Specificity Fingerprinting of Retaining β-1,4-Glycanases in the Cellulomonas fimi Secretome Using Two Fluorescent Mechanism-Based Probes

• Published in: Chembiochem : a European journal of chemical biology Vol. 8; no. 17; pp. 2125 - 2132
• Main Authors: Hekmat, Omid, Florizone, Christine, Kim, Young-Wan, Eltis, Lindsay D, Warren, R. Antony J, Withers, Stephen G
• Format: Journal Article
• Language: English
• Published: Weinheim Wiley-VCH Verlag 23.11.2007; WILEY-VCH Verlag; WILEY‐VCH Verlag
• Subjects: affinity fingerprinting; Cellulomonas - drug effects; Cellulomonas - enzymology; Enzyme Inhibitors - chemistry; Enzyme Inhibitors - pharmacology; enzyme specificity; Fluorescent Dyes - chemistry; fluorescent probes; glycosidases; Glycoside Hydrolases - antagonists & inhibitors; Glycoside Hydrolases - metabolism; Intracellular Membranes - drug effects; Intracellular Membranes - enzymology; Molecular Structure; proteomics; Sensitivity and Specificity; Substrate Specificity
• ISSN: 1439-4227; 1439-7633
• DOI: 10.1002/cbic.200700481

Functional proteomics methods are crucial for activity- and mechanism-based investigation of enzymes in biological systems at a post-translational stage. Glycosidases have central roles in cellular metabolism and its regulation, and their dysfunction can have detrimental effects. These enzymes also play key roles in biomass conversion. A functional profiling methodology was developed for direct, fluorescence-based, in-gel analysis of retaining β-glycosidases.

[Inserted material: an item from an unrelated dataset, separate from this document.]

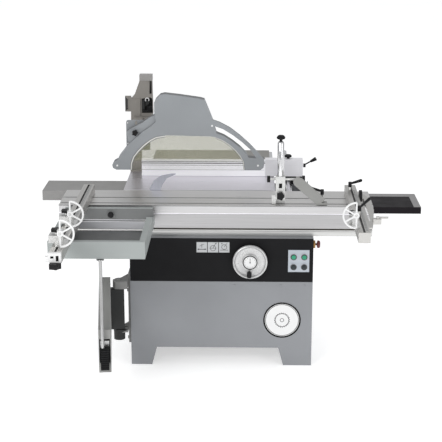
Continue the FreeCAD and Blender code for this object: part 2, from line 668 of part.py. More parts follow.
# Hold-down clamp ----------------------------------------------------------------------------------
def make_hold_down():
    """Post clamp in the carriage's front slot, braced by a diagonal strap with its own lever."""
    x, y, radius = size.hold_x, size.hold_y, size.hold_radius
    block = box("clamp_block", x - 26, y - 22, 880, 48, 44, 117)
    heel = box("clamp_heel", x - 26, y + 12, 852, 48, 10, 30)
    foot = box("clamp_foot", x - 46, y - 12, 852, 22, 34, 46)
    stud = rod("clamp_stud", x - 36, y + 1, 838, "Z", 5, 18)
    toe = rod("clamp_toe", x - 36, y + 1, 836.5, "Z", 9, 4)
    left_rod = rod("clamp_left_rod", x - 66, y, 980, "X", 6, 42)
    left_grip = rod("clamp_left_grip", x - 70, y, 980, "X", 17, 16)
    right_rod = rod("clamp_right_rod", x + 20, y, 980, "X", 6, 90)
    right_grip = rod("clamp_right_grip", x + 108, y, 980, "X", 19, 14)
    bore = rod("clamp_bore", x - 2, y, 870, "Z", radius + RUNNING_GAP, 140)
    body = join("clamp_blank", [block, heel, foot, stud, toe, left_rod, left_grip, right_rod, right_grip])
    node("clamp_body", cut("clamp", body, [bore]))

    run, rise = 122.0, 110.0
    slope = math.degrees(math.atan2(-rise, run))
    strap = box("strap", 0, -4, -26, math.hypot(run, rise), 8, 52)
    tilt = Rotation(Vector(0, 1, 0), -slope)
    corner = Placement(Vector(0, -4, -26), Rotation())
    strap.Placement = Placement(Vector(x + 86, y - 24, 974), tilt) * corner
    floor_trim = box("strap_trim", x, y - 50, 800, 300, 60, 52)
    strap_cut = cut("strap_cut", strap, [floor_trim])
    boss = rod("strap_boss", x + 86, y - 28, 972, "Y", 24, 8)
    lug = box("strap_lug", x + 78, y - 28, 968, 16, 40, 24)
    foot_plate = box("strap_foot", x + 190, y - 28, 852, 46, 44, 10)
    post = rod("strap_post", x + 211, y + 1, 838, "Z", 5, 62)
    nut = rod("strap_nut", x + 211, y + 1, 836.5, "Z", 9, 4)
    collar = rod("strap_collar", x + 211, y + 1, 861, "Z", 11, 20)
    rod_hole = rod("strap_hole", x + 60, y, 980, "X", 6, 50)
    strap_whole = cut("strap_bored", join("strap_blank", [strap_cut, boss, lug, foot_plate, post, nut,
                                                          collar]), [rod_hole])
    node("hold_down_brace", strap_whole)
    node("brace_lever", clamp_lever("brace_lever", x + 211, y + 1, 900.6, 60, 12, 163))

    tube = turned("clamp_tube_shape", [(0, 905), (radius - 2, 905), (radius, 908), (radius, 1168),
                                       (12, 1176), (7, 1178), (7, 1184), (21, 1190), (22, 1198), (14, 1207),
                                       (0, 1208)], "Z", x - 2, y, 0)
    node("clamp_tube", tube)
    node("clamp_star_knob", star_grip("clamp_star", "-Y", x - 2, y - 22.6, 900, 21, 26))


# Rip fence ----------------------------------------------------------------------------------------
def make_rip_fence():
    """Carrier on the round bar, and the fence profile whose tongue slides through the carrier."""
    front, top = size.rip_front, size.rip_top
    left, split, right = size.rip_left, size.rip_split, size.rip_right
    block = box("carrier_block", "rip_split", "rip_front", 852, "rip_right - rip_split", 65,
                "rip_top - 852")
    saddle = box("carrier_saddle", 318, front + 19, 803, 84, 90, 52)
    bridge = box("carrier_bridge", 318, front + 60, 852, 84, 49, 40)
    bore = rod("carrier_bore", "rail_x", "rip_front + 10", "rail_z", "Y", "rail_radius + 0.1", 110)
    throat = box("carrier_throat", size.rail_x - 19, front + 10, 790, 38, 110, 36)
    tongue_way = box("carrier_tongue_way", split - 1, front + 4.7, 863.7, right - split + 2, 10.6, 68.6)
    grip_stem = rod("carrier_grip_stem", 400, front + 60, 832, "X", 6, 20)
    grip = rod("carrier_grip", 415, front + 60, 832, "X", 19, 18)
    lever_boss = rod("lever_boss", right - 1, front + 42, 905, "X", 10, 5)
    carrier = join("carrier_blank", [block, saddle, bridge, grip_stem, grip, lever_boss])
    node("rip_fence_carrier", cut("carrier", carrier, [bore, throat, tongue_way]))

    bar = box("rip_bar", "rip_left", "rip_front", 852, "rip_split - rip_left - 0.4", 18, "rip_top - 852")
    tongue = box("rip_tongue", split - 20, front + 5, 864, right - split + 15, 10, 68)
    grooves = []
    for i, z in enumerate((875, 918)):
        grooves.append(box(f"rip_mouth_{i}", left - 1, front + 12, z, split - left, 8, 8))
    grooves.append(box("rip_face_slot", left - 1, front - 1, 922, split - left + 1, 3, 4))
    grooves.append(box("rip_face_line", left - 1, front - 1, 932, split - left + 1, 2, 2))
    node("rip_fence_profile", cut("rip_profile", join("rip_profile_blank", [bar, tongue]), grooves))

    hub = rod("rip_lever_hub", right + 4.6, front + 42, 905, "X", 11, 12)
    stalk = doc.addObject("Part::Cylinder", "rip_lever_stalk")
    stalk.Radius = 4
    stalk.Height = 46
    along = Vector(0.86, -0.1, 0.5)
    start = Vector(right + 8, front + 42, 908)
    stalk.Placement = Placement(start, Rotation(Vector(0, 0, 1), along))
    tip = start + along * 42
    grip = doc.addObject("Part::Cone", "rip_lever_grip")
    grip.Radius1 = 7
    grip.Radius2 = 11
    grip.Height = 34
    grip.Placement = Placement(tip, Rotation(Vector(0, 0, 1), along))
    node("rip_fence_lever", join("rip_lever", [hub, stalk, grip]))
    dome = turned("rip_knob_shape", [(0, 0.6), (8, 0.6), (8, 6), (19, 9), (20, 17), (13, 23), (0, 24)], "Z",
                  354, front + 42, top)
    node("rip_fence_knob", dome)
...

Two spectrally nonoverlapping fluorescent, mechanism-based probes containing different recognition elements for retaining cellulases and xylanases were prepared. The specificity-based covalent labelling of retaining glycanases by the two probes was demonstrated in model enzyme mixtures. Using the two probes and mass spectrometry, the secretomes of the biomass-converting bacterium Cellulomonas fimi, under induction by different polyglycan growth substrates, were analysed to obtain a specificity profile of the C. fimi retaining β-glycanases. This is a facile strategy for the analysis of glycosidases produced by biomass-degrading organisms.